Mapping Your Inner Compass

Before considering practical destinations, it helps to understand your own coordinates. What does 'home' actually mean to you?

Reflection: The Elements of Home

Consider these questions not to find immediate answers, but to notice what arises:

  • On community: What three qualities are non-negotiable for you in a community?
  • On values: What value feels most compromised in your current environment?
  • On daily life: Where do you feel most at ease in your daily routine? Where do you feel most tense?
  • On the future: When you imagine your children's adulthood, what environment do you hope for them?
  • On belonging: Complete this sentence: "I know I belong when ...."

The Courage of Asking

To question whether you still belong is not an act of disloyalty. It is an act of profound honesty.
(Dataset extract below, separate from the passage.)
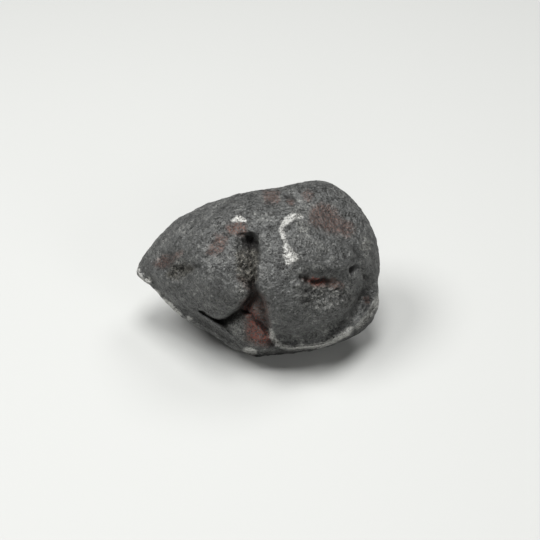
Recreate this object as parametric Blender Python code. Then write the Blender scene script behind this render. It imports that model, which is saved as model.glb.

It takes courage to acknowledge that the emotional contract you had with a place might need renegotiation—or that it may already be broken. This questioning doesn't mean you will leave. It means you are paying attention to what your inner experience is telling you.

A Different Perspective: Historically, those who asked these questions weren't always the ones who left. Sometimes they were the ones who stayed and helped reshape what home could become. The essential act is not the geographical move, but the psychological acknowledgment: "This relationship needs my conscious attention."

When the Situation Needs a Conversation

Some reflections are too complex to hold alone. When the quiet question grows persistent, it often helps to give it voice in a safe, structured space.

A Clarity Conversation is not about finding immediate answers or making decisions. It's about:

  • Giving language to the subtle feelings you've been noticing
  • Exploring the gap between where you are and where you feel you belong
  • Understanding your values with more precision
  • Mapping your emotional landscape without judgment or pressure
  • Distinguishing between temporary frustration and fundamental mismatch

This conversation creates room—room to breathe, to question, to notice what's true for you beyond the noise of what should be true.

If the quiet question is present for you, explore it with curiosity rather than urgency.

A Final Reflection

This space exists for the question, not the answer. For the noticing, not the decision. For the honesty of acknowledging what is, not the pressure of determining what must be.

The most important journey often begins not with a passport, but with a single, honest question asked in the quiet of your own mind:

"Is this still my home?"

Whatever answer emerges—whether it leads to deeper roots here or exploration elsewhere—will be truer for having asked the question with courage and attention.